The jersey numbers are always 1, 2, 3 and 4. No. 1 and 2 are the primarily offensive players. The team captain usually wears No. 3 and plays a position equivalent to a midfielder in soccer. No. 4 is the defender.
The two mounted umpires call fouls for dangerous riding or use of the mallet. The penalty for a foul can be anything from a free hit to a free goal for the opposing team. There’s a “third man” sideline official that settles any ruling dispute among the umpires.
The player that last strikes the ball has the right of way and no one else can cross the invisible line of the ball in front of that player. Riding alongside a player with the right of way is allowed, as long as his way is not hindered. The most common foul called is crossing the line of the ball.
A player may use his mallet to block or interfere with an opponent’s swing by hooking the other player’s mallet.
A bump, or ride-off, is used to break an opponent’s concentration, move him off the line of the ball or ruin his shot.
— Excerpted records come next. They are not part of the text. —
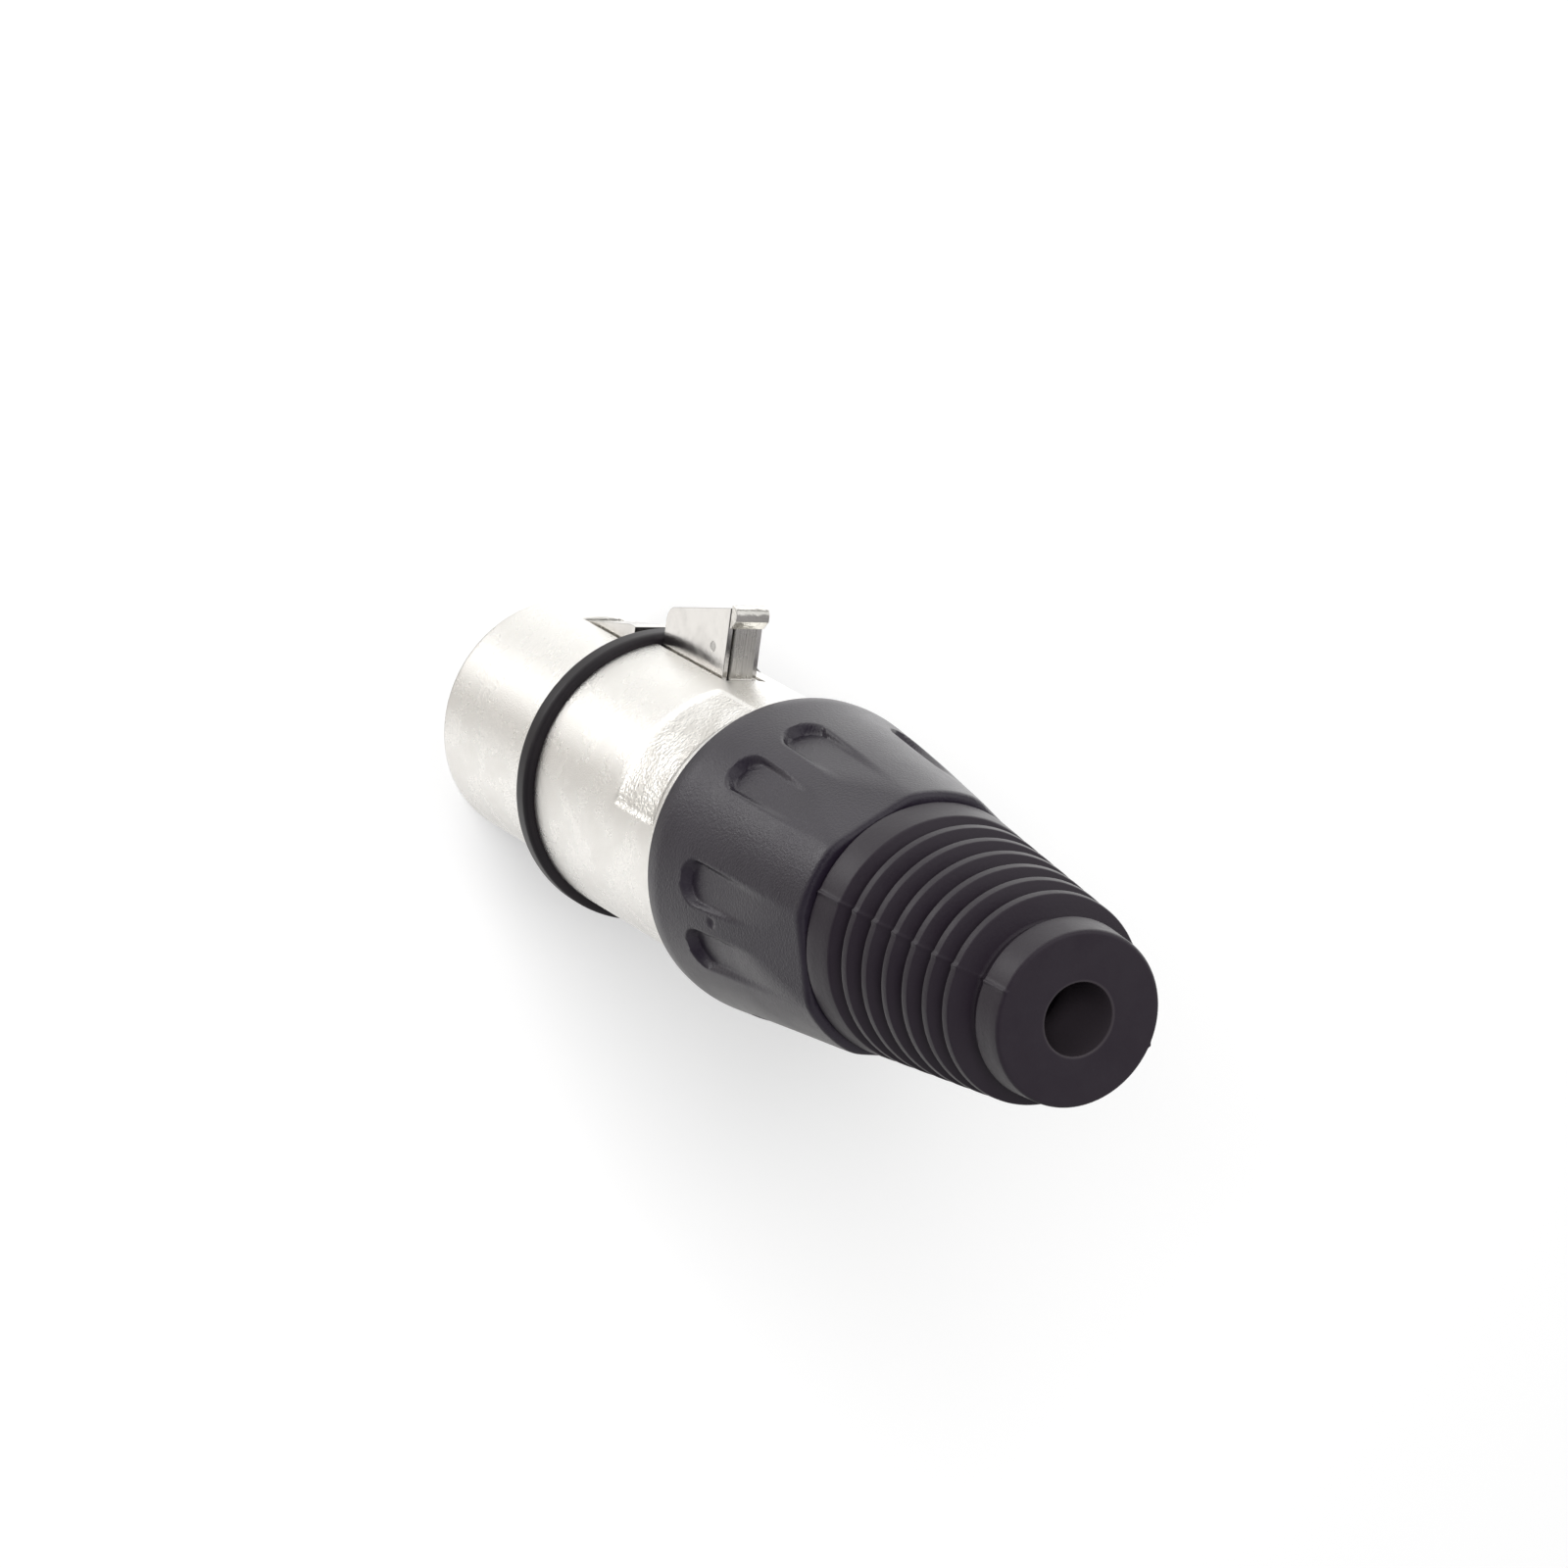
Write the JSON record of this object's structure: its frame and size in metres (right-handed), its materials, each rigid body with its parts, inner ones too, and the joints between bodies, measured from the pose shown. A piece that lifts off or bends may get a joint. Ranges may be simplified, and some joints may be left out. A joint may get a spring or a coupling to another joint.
{
  "type": "female xlr connector",
  "caption": "Female cable connector: plated shell with three sockets, push latch, marking ring, screw collar with finger flutes and a ribbed rubber boot.",
  "frame": {"origin": "on the connector's axis, in the plane of the nose's front face", "axes": "+Z along the axis from the nose to the cable end, +X towards the latch"},
  "size_m": [0.0236, 0.0202, 0.0694],
  "materials": {
    "nickel_plated_casting": "satin nickel plating on a zinc casting",
    "black_ring": "smooth black plastic with a soft gloss",
    "insulator": "fine matt black moulding",
    "contact_metal": "turned brass with thin bright plating",
    "spring_steel": "bright drawn steel",
    "latch_metal": "nickel plated pressed steel",
    "clamp_plastic": "plain grey acetal",
    "collar_plastic": "black plastic, semi gloss, lightly grained",
    "boot_rubber": "matt black rubber"
  },
  "bodies": {
    "connector_body": {"shell": "nickel_plated_casting", "marking_ring": "black_ring", "contact_insert": "insulator", "contact_1": "contact_metal", "contact_2": "contact_metal", "contact_3": "contact_metal", "earthing_clip": "spring_steel", "latch_pin": "spring_steel", "latch_spring": "spring_steel", "cable_clamp": "clamp_plastic"},
    "latch": {"latch_lever": "latch_metal", "latch_button": "latch_metal", "button_pin": "spring_steel"},
    "boot_body": {"boot": "boot_rubber"},
    "collar_body": {"screw_collar": "collar_plastic"}
  },
  "joints": [
    {"name": "latch_press", "type": "hinge", "parent": "connector_body", "child": "latch", "pos_m": [0.00575, 0, 0.0032], "axis": [0, -1, 0], "range_deg": [0, 6.5], "stiffness_Nm_per_rad": 0.2, "springref_deg": -8.59, "deforming": ["latch_spring"]},
    {"name": "boot_travel", "type": "slide", "parent": "connector_body", "child": "boot_body", "axis": [0, 0, 1], "range_m": [0, 0.00601]},
    {"name": "collar_screw", "type": "hinge", "parent": "boot_body", "child": "collar_body", "pos_m": [0, 0, 0.04], "axis": [0, 0, 1], "range_deg": [0, 2160]}
  ],
  "couplings": [
    {"joint": "boot_travel", "follows": "collar_screw", "m_per_rad": 0.00015915}
  ]
}
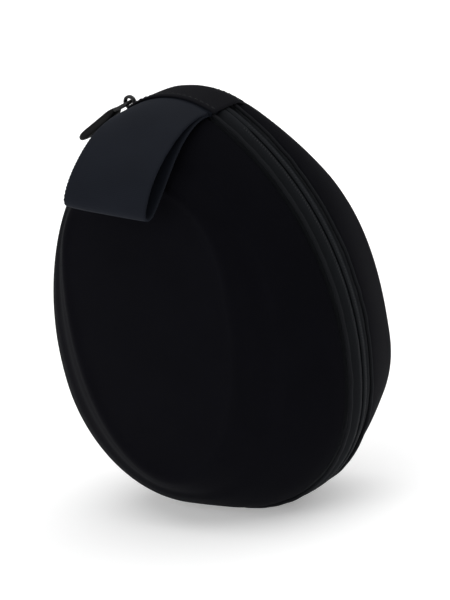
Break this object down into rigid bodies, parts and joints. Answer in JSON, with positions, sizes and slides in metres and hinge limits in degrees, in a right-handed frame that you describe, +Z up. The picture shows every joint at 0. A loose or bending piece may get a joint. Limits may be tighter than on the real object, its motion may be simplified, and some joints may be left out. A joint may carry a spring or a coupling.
{
  "type": "headphone carrying case",
  "caption": "Egg-shaped zipped clamshell case of fabric over moulded foam for over-ear headphones, with a hinged lid, webbing loop handle, mesh pocket and zipper pull.",
  "frame": {"origin": "centre of the case's footprint box, on the plane it stands on", "axes": "+Z up, towards the hinge and handle; the lid and the strap face -Y; X runs across the case's width"},
  "size_m": [0.167, 0.1218, 0.2035],
  "materials": {
    "cover_fabric": "closely woven polyester with a faint sheen",
    "tab_fabric": "smooth woven polyester",
    "eva_foam": "moulded closed-cell foam, matt",
    "lining_fabric": "brushed tricot",
    "binding_tape": "ribbed bias tape",
    "piping_fabric": "woven polyester over cord",
    "zipper_tape": "herringbone woven tape",
    "nylon_coil": "nylon monofilament",
    "pocket_mesh": "warp-knitted mesh",
    "elastic_band": "ribbed woven elastic",
    "strap_webbing": "flat woven polyester webbing",
    "slider_metal": "satin black enamel on die-cast zinc",
    "grip_rubber": "matt moulded rubber"
  },
  "bodies": {
    "back": {"back_cover": "cover_fabric", "back_core": "eva_foam", "back_lining": "lining_fabric", "back_binding": "binding_tape", "back_piping": "piping_fabric", "back_zipper_tape": "zipper_tape", "back_zipper_coil": "nylon_coil", "hinge_tab": "tab_fabric", "hinge_web": "binding_tape"},
    "lid": {"lid_cover": "cover_fabric", "lid_core": "eva_foam", "lid_lining": "lining_fabric", "lid_binding": "binding_tape", "lid_piping": "piping_fabric", "lid_zipper_tape": "zipper_tape", "lid_zipper_coil": "nylon_coil", "lid_tape_end": "zipper_tape", "lid_coil_end": "nylon_coil", "mesh_pocket": "pocket_mesh", "pocket_elastic": "elastic_band", "strap_tail": "strap_webbing"},
    "strap": {"handle_strap": "strap_webbing"},
    "slider": {"slider_body": "slider_metal", "slider_crown": "slider_metal"},
    "pull": {"pull_link": "slider_metal", "pull_grip": "grip_rubber"}
  },
  "joints": [
    {"name": "lid_open", "type": "hinge", "parent": "back", "child": "lid", "pos_m": [0, 0.00815, 0.2026], "axis": [-1, 0, 0], "range_deg": [0, 100], "deforming": ["hinge_tab", "hinge_web", "lid_tape_end", "lid_coil_end"]},
    {"name": "strap_swing", "type": "hinge", "parent": "lid", "child": "strap", "pos_m": [0, -0.002, 0.2025], "axis": [-1, 0, 0], "range_deg": [0, 110]},
    {"name": "slider_run", "type": "hinge", "parent": "back", "child": "slider", "pos_m": [0.05295, 0.00815, 0.0825], "axis": [0, -1, 0], "range_deg": [0, 60]},
    {"name": "pull_flip", "type": "hinge", "parent": "slider", "child": "pull", "pos_m": [-0.03048, 0.00815, 0.19641], "axis": [0, 1, 0], "range_deg": [0, 110]}
  ]
}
When one player rides alongside and makes contact with his opponent to lead him away from the ball, it is called a ride-off. A ride-off is permissible only at a 30-degree angle and at the horse’s shoulder.
Teams switch ends after each goal is scored.
All club players are assigned a “handicap,” ranging from -2 (beginner) to 10 (most skilled player). Players’ handicaps are added together to form a team that is equal to its competition. The difference in goals between two teams is awarded to the lower rated team before play begins.